A:I'm either going to be the last witness called for the plaintiffs, or the first witness called for the defense. [U.S. District Court Judge Edward C. Prado, has set aside six weeks for the trial.]
Q: So, you have to be here every day until you're called?
A:I don't have to. I want to be here.... We want to win, and we would like to end it here. I end each session with the same question: Why are we here?
I'm totally flabbergasted. There's not a single shred of evidence that says Blockbuster tried to influence the studios in their overall decisions. [Besides], these [studios] are more competitive than collaborative. They can't agree on anything.
And, there were no exclusive deals [with the studios], no "favored-nation status" [i.e., that under the revenue-sharing deals Blockbuster would receive better terms than other retailers].
Q: How is the trial going so far?
A:I think it's going pretty well [in favor of Blockbuster]. We continue to believe there are no facts to support what the plaintiffs are alleging. That's why we didn't settle. [Two studios originally named in the Texas suit, Warner Brothers and MGM, settled with the plaintiffs last month for an undisclosed amount.]
There are two facts that the plaintiffs keep putting forth. One is that since the revenue-sharing agreements, Blockbuster's market share has increased and independents' share has decreased. But [Blockbuster's market-share gains over independents] is nothing new.... That's consistent with every other retail industry. Chain stores in America have grown and grown as independent contractors have contracted.
Q: Is the 40% market share the plaintiffs allege Blockbuster has today, up from 25% before the revenue-sharing deals, accurate?
A:It's more like 38% now.
Q: What's the second point plaintiffs are pushing?
A:That the studios gave us better deals than [they gave others]. [Each deal was negotiated with studios on an individual basis.] I'm not sure that we got better deals, because we had to commit to several burdensome terms. For example, we had to take the total output of everything [the studios] made [whether the release was a hit or a dog], and we had to offer them minimum guarantees of profit [on each title, regardless of the rental revenue a particular title generated].

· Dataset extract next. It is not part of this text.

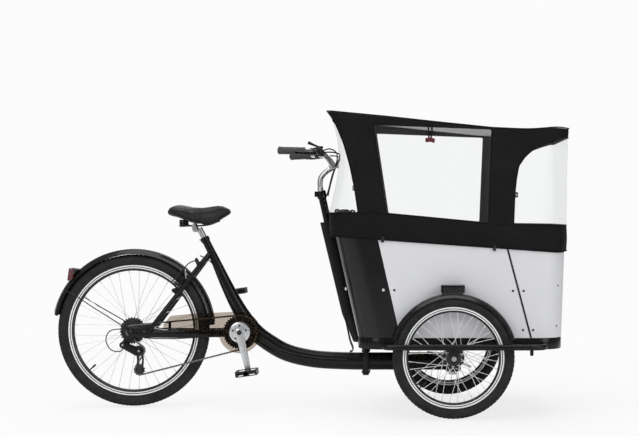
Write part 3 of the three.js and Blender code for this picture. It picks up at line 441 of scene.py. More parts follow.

But even if they were [better deals], so what? We negotiate the best possible deal for Blockbuster. It's not up to us to negotiate for the entire industry.
Q: You sound pretty confident that Blockbuster will be vindicated in this lawsuit, but what if it loses? What are the implications?
A:We believe the financial implications are at most about $2 million.
Q: What about in terms of the business model?
A:Not much, because by the end of the year only 25% of our business will be based on revenue-sharing deals.... Revenue-sharing isn't what it was in 1997.
Q: Revenue-sharing now accounts for what percentage of your business, and why will it drop to 25% by yearend?
A:It's about 40% of our business. The advent of DVD [digital videodisks] is responsible for the shift. [Over the past year, Blockbuster has moved aggressively into pushing the higher-margin -- and thus more profitable -- DVD format.]
Q: Might we see revenue-sharing DVD deals sometime soon?
A:Revenue-sharing on DVDs maybe would be a way to marginally improve the business for both parties.... We might do it, but it's not necessary.
Q: So, VHS revenue-sharing is far more beneficial than DVD revenue-sharing?
A:Yes. And not only for Blockbuster and other video rental stores. Video-rental consumers today are better off than they were five years ago. Today, you can walk into any [video-rental] store and get any video you want when you want it, because of the plethora of revenue-sharing deals [that allow all stores that make them to offer a more in-depth selection of videocassettes].
All our major competitors secured revenue-sharing deals within weeks of ours. These [plaintiffs in the Texas lawsuit] decided not to avail themselves of revenue-sharing.
Q: Do you think that with this lawsuit and the one in California, Blockbuster is being punished or targeted for its success?
A:I don't think they would be suing us if they didn't think we were big, with deep pockets.